Was a different experience than normal at Pittodrie, we were texo vip guests. So enter through the players and staff door given a goodie bag got to see the press room meet some players and Dave Cormach at the pitch side before being led straight to our seat's and the dons won which of course was the highlight of the whole experience
The city of Aberdeen is nice enough and the beach area very nice but this stadium is something out the 70’s. Once was probably ok but much like the club living in the past and should be condemned. The worst view for away fans (yes even worse than Celtic).
Recently moved to area and started taking my son to games. What an amazing atmosphere at every game so far.
Being a Celtic fan for life am not against buying a Aberdeen strip for myself and my son.

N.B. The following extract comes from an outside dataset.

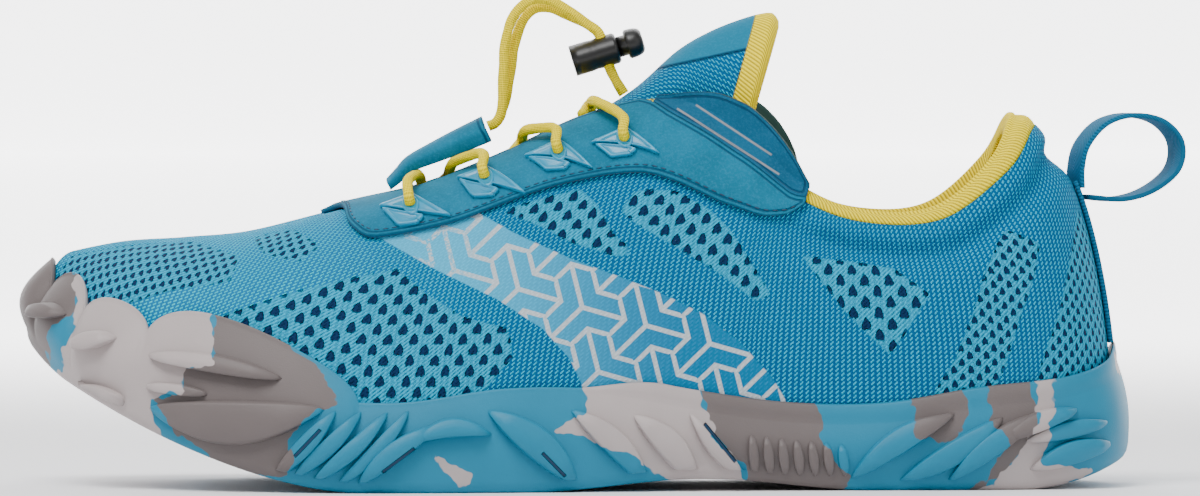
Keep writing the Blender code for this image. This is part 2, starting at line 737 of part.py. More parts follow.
def add_eyelet_cutter(group):
    """One cylinder through each eyelet, along the upper's own normal there."""
    bm = bmesh.new()
    for eyelet in EYELETS:
        for sign in (1, -1):
            place = eyelet.rib * sign % TURN
            out = normal(place, eyelet.share)
            turn = UP.rotation_difference(out).to_matrix().to_4x4()
            turn.translation = skin(place, eyelet.share)
            bmesh.ops.create_cone(bm, cap_ends=True, segments=8, radius1=EYELET_RADIUS,
                                  radius2=EYELET_RADIUS, depth=EYELET_CUT,
                                  matrix=turn)
    return add_object("eyelet_holes", bm, group)


def tongue_edge(number, depth):
    """Half of a tongue section on each side: its flank under the stay."""
    rows = []
    for place in (number, TURN - number):
        rows.append([lining(place, share, depth) for share in (0.80, 0.90, 1.0)])
    return rows


def tongue_section(row, depth):
    """Points across the tongue, the given depth under its top."""
    lateral, medial = tongue_edge(row.rib, TONGUE_CLEAR + depth)
    left, right = lateral[-1], medial[-1]
    middle = (left + right) / 2
    half = (right - left) / 2
    slack = 1 - (TONGUE_CLEAR + depth * 0.7) / max(half.length, 0.004)
    top = Vector((TONGUE_RISE * row.lean, 0, TONGUE_RISE * row.rise))
    arch = []
    for degrees in (180, 150, 120, 90, 60, 30, 0):
        angle = math.radians(degrees)
        arch.append(middle + half * slack * math.cos(angle) + top * math.sin(angle))
    return lateral[:-1] + arch + medial[-2::-1]


def build_tongue(group, finish):
    bm = bmesh.new()
    low, high = [], []
    for row in TONGUE:
        high.append([bm.verts.new(point) for point in tongue_section(row, 0)])
        low.append([bm.verts.new(point)
                    for point in tongue_section(row, row.thick * TONGUE_THICK)])
    close_sheet(bm, low, high)
    return add_object("tongue", bm, group, finish)


def tongue_crown(x):
    """Height of the tongue's crown at a place along the shoe."""
    spots = [tongue_section(row, 0)[5 - 1] for row in TONGUE]
    for near, far in zip(spots, spots[1:]):
        if near.x <= x <= far.x:
            return lerp(near.z, far.z, (x - near.x) / (far.x - near.x))
    return spots[0].z


def throat_place(x, sign):
    """The place on one side where the throat's edge or the ridge is at x."""
    low, high = 5.0, TOE_RIB - 0.5
    for _ in range(24):
        middle = (low + high) / 2
        low, high = (middle, high) if skin(middle * sign % TURN, 1).x > x else (low, middle)
    return low * sign % TURN


def tube(name, points, radius, group, finish=None, sides=1):
    """A round cord along the points, with closed ends."""
    curve = bpy.data.curves.new(name, "CURVE")
    curve.dimensions = "3D"
    curve.bevel_depth = radius
    curve.bevel_resolution = sides
    curve.use_fill_caps = True
    spline = curve.splines.new("POLY")
    spline.points.add(len(points) - 1)
    for spot, point in zip(spline.points, points):
        spot.co = (*point, 1)
    made = bpy.data.objects.new(name, curve)
    group.objects.link(made)
    if finish:
        curve.materials.append(finish)
    return made


def as_mesh(source):
    """A mesh object in place of a curve object, with its caps welded on."""
    graph = bpy.context.evaluated_depsgraph_get()
    mesh = bpy.data.meshes.new_from_object(source.evaluated_get(graph))
    bm = bmesh.new()
    bm.from_mesh(mesh)
    bmesh.ops.remove_doubles(bm, verts=bm.verts, dist=1e-6)
    bm.to_mesh(mesh)
    bm.free()
    name, group = source.name, source.users_collection[0]
    made = bpy.data.objects.new(name + "_mesh", mesh)
    made.matrix_world = source.matrix_world
    group.objects.link(made)
    bpy.data.objects.remove(source)
    made.name = name
    return made


def eyelet_end(index, sign):
    """Where the lace leaves an eyelet: at its mouth, over it, and clear of the plate."""
    place, share = EYELETS[index].rib * sign % TURN, EYELETS[index].share
    plate = SEAT + SUEDE + PLATE_SEAT + PLATE_THICK
    bend = beside(place, share, 0, LACE_RADIUS * 0.4)
    past = beside(place, share, 0, LACE_RADIUS * 2.6)
    return [lifted(place, share, plate + GAP),
            lifted(*bend, plate + GAP + LACE_RADIUS * 1.25),
            lifted(*past, plate + 2 * GAP + LACE_RADIUS * 1.1)]


def over_edge(x, sign):
    """A lace point just over the stay's edge at the throat."""
    return lifted(throat_place(x, sign), 1.0, SEAT + 3 * GAP + SUEDE + LACE_RADIUS)


def on_tongue(x, across):
    """A lace point on the tongue, a share of the way from its crown to the throat's edge."""
    edges = [skin(throat_place(x, sign), 1) for sign in (1, -1)]
    crown = tongue_crown(x) + GAP * 2 + LACE_RADIUS
    middle = (edges[0].y + edges[1].y) / 2
    half = (edges[1].y - edges[0].y) / 2
    return Vector((x, middle + half * across, crown))


def build_bar(group, finish):
    """The first run of the lace, straight across between the front eyelets."""
    start, end = eyelet_end(0, 1), eyelet_end(0, -1)
    x = start[0].x + BAR_SHIFT
    points = [*start, over_edge(x, 1), on_tongue(x, 0), over_edge(x, -1), *reversed(end)]
    tube("lace_bar", curve_through(points, 2), LACE_RADIUS, group, finish)


def crossing_strand(index, sign):
    """From an eyelet over the throat to the far edge, where the lace dips under."""
    start = eyelet_end(index, sign)
    near, far = start[0].x, eyelet_end(index - 1, sign)[0].x
    points = [*start, over_edge(lerp(near, far, CROSS_EDGE), sign),
              on_tongue(lerp(near, far, CROSS_CROWN), 0),
              on_tongue(lerp(near, far, CROSS_END), -CROSS_REACH * sign)]
    return curve_through(points, 2)


def build_crossings(group, finish, cutters):
    for index in range(1, len(EYELETS)):
        one = as_mesh(tube("lace_cross_%d" % index, crossing_strand(index, 1), LACE_RADIUS,
                           group, finish))
        two = as_mesh(tube("strand_%d" % index, crossing_strand(index, -1), LACE_RADIUS,
                           cutters))
        cut(one, two, "UNION")


def build_lace_ends(group, finish):
    """Both runs of the free loop, side by side through the lock."""
    for name, sign in (("lace_end_lateral", -1), ("lace_end_medial", 1)):
        points = [Vector((x, CORD_APART * sign, z)) for x, z in LACE_ROUTE]
        tube(name, points, LACE_RADIUS, group, finish, sides=2)


def lock_matrix(along):
    """A frame on the lock's axis whose Z runs from the barrel to the button."""
    x, z = LACE_ROUTE[LOCK_STOP]
    axis = Vector((math.cos(LOCK_TILT), 0, math.sin(LOCK_TILT)))
    turn = UP.rotation_difference(axis).to_matrix().to_4x4()
    turn.translation = Vector((x, 0, z)) + axis * along
    return turn


def oval(bm, start, end, wide, high, segments=16):
    """An oval cylinder on the lock's axis."""
    made = bmesh.ops.create_cone(bm, cap_ends=True, segments=segments, radius1=1, radius2=1,
                                 depth=end - start)
    bmesh.ops.scale(bm, vec=(high, wide, 1), verts=made["verts"])
    bmesh.ops.transform(bm, matrix=lock_matrix((start + end) / 2), verts=made["verts"])


def slot(bm, start, end, half):
    """A block across the lock's axis, for the opening that the cords pass through."""
    made = bmesh.ops.create_cube(bm, size=1)
    bmesh.ops.scale(bm, vec=(4 * BARREL_HIGH, 2 * half, end - start), verts=made["verts"])
    bmesh.ops.transform(bm, matrix=lock_matrix((start + end) / 2), verts=made["verts"])


def build_lock(group, finish, cutters):
    cord_half = CORD_APART + SLOT_HALF
    bm = bmesh.new()
    oval(bm, -BARREL_FRONT, BARREL_REAR, BARREL_WIDE, BARREL_HIGH)
    barrel = add_object("lock_barrel", bm, group, finish)
    bm = bmesh.new()
    oval(bm, LOCK_WALL - BARREL_FRONT, BARREL_REAR + LOCK_WALL,
         BARREL_WIDE - LOCK_WALL, BARREL_HIGH - LOCK_WALL)
    cut(barrel, add_object("lock_bore", bm, cutters))
    bm = bmesh.new()
    slot(bm, -SLOT_HALF, SLOT_HALF, cord_half)
    cut(barrel, add_object("lock_slot", bm, cutters))

    bm = bmesh.new()
    shaft_wide = BARREL_WIDE - LOCK_WALL - GAP
    shaft_high = BARREL_HIGH - LOCK_WALL - GAP
    neck_end = BARREL_REAR + BUTTON_NECK
    oval(bm, -BUTTON_TIP, neck_end + BUTTON_HEAD / 2, shaft_wide, shaft_high)
    button = add_object("lock_button", bm, group, finish)
    bm = bmesh.new()
    oval(bm, neck_end, neck_end + BUTTON_HEAD, HEAD_WIDE, HEAD_HIGH)
    cut(button, add_object("button_head", bm, cutters), "UNION")
    bm = bmesh.new()
    slot(bm, -SLOT_HALF, SLOT_HALF + BUTTON_TRAVEL, cord_half)
    cut(button, add_object("button_slot", bm, cutters))


def build_keeper(group, finish):
    """The folded tab that the lace's loop tucks into, over the front of the throat."""
    bm = bmesh.new()
    rows = []
    for row in KEEPER:
        x = HEEL_BACK - row.share * LENGTH
        edges = [skin(throat_place(x, sign), 1) for sign in (1, -1)]
        base = (edges[0] + edges[1]) / 2 + UP * row.lift * KEEPER_THICK
        tall = row.thick * KEEPER_THICK
        rows.append([base + Vector((spot.back * tall, spot.across * KEEPER_HALF, spot.up * tall))
                     for spot in KEEPER_SECTION])
    loft(bm, rows)
    close_up(bm)
    return add_object("lace_keeper", bm, group, finish)


def ribbon(bm, spine_points, outs, thick, half):
    """A flat band along the points; outs say which way its outer face looks."""
    rows = []
    for point, out in zip(spine_points, outs):
        wide = Vector((0, half, 0))
        rows.append([point - wide, point + wide, point + wide + out * thick,
                     point - wide + out * thick])
    loft(bm, rows)


def build_heel_tape(group, finish, cutters):
    """The tape up the back seam, with its pull loop."""
    bm = bmesh.new()
    low, high = [], []
    widest = TAPE_HALF / abs(rib(1).foot.y)
    spread_out = [widest * share for share in (-1.0, -0.5, 0.0, 0.5, 1.0)]
    for step in range(9):
        share = lerp(rim_share(0) + TAPE_FROM, TAPE_END, step / 8)
        low.append([bm.verts.new(lifted(place % TURN, share, GAP)) for place in spread_out])
        high.append([bm.verts.new(lifted(place % TURN, share, GAP + TAPE_THICK))
                     for place in spread_out])
    close_sheet(bm, low, high)
    tape = add_object("heel_tape", bm, group, finish)
    root = lifted(0, TAPE_END - 0.03, GAP + TAPE_THICK * 0.45)
    path = curve_through([root + Vector((spot.out * LOOP_OUT, 0, spot.up * LOOP_UP))
                          for spot in LOOP], 2)
    outs = []
    for index, point in enumerate(path):
        ahead = path[min(index + 1, len(path) - 1)] - path[max(index - 1, 0)]
        outs.append(ahead.cross(Vector((0, 1, 0))).normalized())
    bm = bmesh.new()
    ribbon(bm, path, outs, TAPE_THICK, TAPE_HALF - GAP)
    bmesh.ops.recalc_face_normals(bm, faces=bm.faces)
    cut(tape, add_object("pull_loop", bm, cutters), "UNION")
    return tape


def main():
    for old in list(bpy.data.objects):
        bpy.data.objects.remove(old)
    shoe = collection("barefoot_shoe")
    cutters = collection("cutters")
    knit = material("knit", (0.02, 0.30, 0.60), 0.8)
    suede = material("suede", (0.04, 0.28, 0.45), 0.9)
    yellow = material("yellow_cord", (0.90, 0.80, 0.02), 0.6)
    black = material("lock_plastic", (0.02, 0.02, 0.02), 0.4)
    upper = build_upper(shoe, knit)
    outsole = build_outsole(shoe, material("rubber", (0.08, 0.45, 0.65), 0.6))
    cut(outsole, add_leaves(cutters), "UNION")
    cut(outsole, add_grooves(cutters))
    build_insole(shoe, material("foam", (0.75, 0.72, 0.05), 0.9))
    holes = add_eyelet_cutter(cutters)
    stay = build_eyestay(shoe, suede)
    cut(upper, holes)
    cut(stay, holes)
    glossy = material("plate", (0.10, 0.50, 0.72), 0.3)
    for name, sign in (("lateral", 1), ("medial", -1)):
        build_wing(shoe, material("wing_suede", (0.03, 0.20, 0.36), 0.9),
                   "ankle_wing_" + name, sign)
        for index, eyelet in enumerate(EYELETS, 1):
            plate = build_plate(shoe, glossy, "eyelet_plate_%s_%d" % (name, index),
                                eyelet.rib * sign % TURN, eyelet.share)
            cut(plate, holes)
    build_tongue(shoe, knit)
    build_bar(shoe, yellow)
    build_crossings(shoe, yellow, cutters)
    build_lace_ends(shoe, yellow)
    build_lock(shoe, black, cutters)
    build_keeper(shoe, suede)
    build_heel_tape(shoe, material("tape", (0.04, 0.30, 0.50), 0.8), cutters)


main()
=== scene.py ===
"""The looks of a left barefoot shoe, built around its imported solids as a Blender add-on."""

import math
from collections import namedtuple

import bmesh
import bpy
import numpy as np
from bpy.props import FloatProperty, FloatVectorProperty, PointerProperty
from mathutils import Matrix, Vector


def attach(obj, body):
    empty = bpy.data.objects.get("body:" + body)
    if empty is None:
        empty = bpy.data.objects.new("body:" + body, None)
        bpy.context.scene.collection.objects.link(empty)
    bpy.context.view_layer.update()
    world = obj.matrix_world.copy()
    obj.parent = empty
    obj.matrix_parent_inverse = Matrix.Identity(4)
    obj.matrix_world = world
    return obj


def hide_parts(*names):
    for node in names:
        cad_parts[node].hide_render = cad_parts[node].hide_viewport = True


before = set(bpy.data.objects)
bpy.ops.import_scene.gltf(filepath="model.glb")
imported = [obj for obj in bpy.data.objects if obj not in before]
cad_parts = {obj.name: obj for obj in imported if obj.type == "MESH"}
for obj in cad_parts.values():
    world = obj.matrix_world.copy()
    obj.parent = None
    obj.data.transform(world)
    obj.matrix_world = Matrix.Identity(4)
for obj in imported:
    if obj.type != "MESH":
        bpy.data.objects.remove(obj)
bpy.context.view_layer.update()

bl_info = {
    "name": "Barefoot shoe",
    "version": (1, 0, 0),
    "blender": (4, 5, 0),
    "location": "3D View > Sidebar > Shoe",
    "description": "Builds a knit barefoot shoe with a moulded sole and elastic lace",
    "category": "Add Mesh",
}

# The last and the sole, in metres: toe along -X, outer side along -Y, ground at Z = 0
LENGTH = 0.280
BALL_WIDTH = 0.102
HEEL_HEIGHT = 0.0925
INSTEP_HEIGHT = 0.097
TOE_SPRING = 0.031
ARCH_RISE = 0.003
BASE_THICK = 0.0085
RIM_HEIGHT = 0.026
LOBE_HEIGHT = 0.0105
LOBE_POWER = 0.55
HEEL_BACK = 0.136 * LENGTH
SPRING_START = 0.693
SPRING_END = 0.98
SPRING_POWER = 1.65
HEEL_ROLL = 0.009
HEEL_ROLL_END = 0.11
TOE_ROLL = 0.005
TOE_ROLL_START = 0.95
ARCH_START = 0.236
ARCH_END = 0.546
GROOVE_DEPTH = 0.0022
GROOVE_WIDTH = 0.0034
GROOVE_LEAN = 0.0084
GROOVE_REACH = BALL_WIDTH * 0.62
GROOVES = [0.065, 0.105, 0.165, 0.205] + [0.575 + 0.035 * step for step in range(9)]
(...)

Great place and great club.
Thanks Aberdeen F.C
The original Aberdeen football club was formed in 1881. They played at various venues within the city, until a former dung hill for police horses was cleared and readied for football in 1899. The land was leased from Mr Knight Erskine of Pittodrie, with an agreement to construct a terrace on what is now the site of the Richard Donald Stand. The first game, a 7–1 win over Dumbarton, was played on 2 September 1899. The club was merged on 18 April 1903 with two other local clubs, Victoria United and Orion, to form Aberdeen FC. 8000 spectators turned up to watch the new Aberdeen FC play its first game at Pittodrie, a 1–1 draw in the Northern League against Stenhousemuir on 15 August 1903. The club joined the Scottish Football League in 1904. Increasing popularity of the team and rising attendances led to major developments at Pittodrie in the 1920s. The club purchased the ground, which they had been leasing, with the final payment made on 1 December 1920. The Main Stand, where the club offices, dressing rooms and trophy room are located, was constructed in 1925. This was partly funded by the sale of Alex Jackson to Huddersfield Town. Also in the 1920s, the dugout was introduced to football by Aberdeen coach Donald Colman, who was interested in sitting lower to the pitch in order to inspect the players' footwork.
The club won its first major trophy in 1947, when it won the Scottish Cup. With increased success came more additions to Pittodrie. The record attendance occurred on 13 March 1954, when 45,061 spectators turned up for a Scottish Cup match against Hearts. Floodlights were introduced at Pittodrie on 21 October 1959, when Englishleague side Luton Town were beaten 3–2 in a friendly. By 1 August 1968, the Main Stand had become all-seated as part of a £100,000 improvement of the ground. This coincided with a change of name from Pittodrie Park to Pittodrie Stadium. On 6 February 1971, a fire destroyed part of the Main Stand, and gutted the dressing rooms and club offices. The Scottish Cup trophy, which was held by Aberdeen at the time, had to be rescued by firemen.
In 1978, Pittodrie became the second all-seated stadium in Great Britain, after the south terracing was fitted with bench style seating. (Clydebank had done something similar two years before as a response to being promoted to the Premier Division). This improvement pre-dated the Taylor Report on British football grounds by a decade and coincided with a distinct upturn in the fortunes of the home team, now managed by Alex Ferguson. The south side became the South Stand in 1980, following the installation of a cantilever roof which covered most of the seats. A year later, the benches were replaced by individual seats. Both during the subsequent run in the 1980s and at numerous other times over the century the stadium has been in operation, there have been many memorable nights for the local fans. However, Pittodrie’s greatest night is generally regarded as 16 March 1983. Aberdeen fought back from 2–1 down in a European Cup Winners' Cup quarter-final second leg tie against Bayern Munich to win 3–2. A full house witnessed this victory, which took the Dons through to the semi-finals, and they went on to win the trophy by defeating Real Madrid in the final. The club installed 24 executive boxes in the Main Stand, and built a new roof over the Merkland Road End in 1985. Undersoil heating was installed in 1987.
The most recent development of the stadium came in the 1992-93 season when the Beach End stand on the east side of the ground was demolished, with the new Richard Donald stand - named after the club's long serving chairman - constructed in its place. On 1 August 1993, the new stand was opened with a League Cup tie against Clydebank. The official opening was carried out later in 1993 by Princess Anne. It is currently the only two tier stand in the stadium. The stadium has remained relatively unchanged since then, although some minor improvements, such as the introduction of an electronic stadium entry system for the 2006–07 season, have been carried out.
The site of the stadium is only 550 yards away from the North Sea, and with only the King's Links golf course between the stadium and the beach, the ground is one of the coldest football grounds in Britain.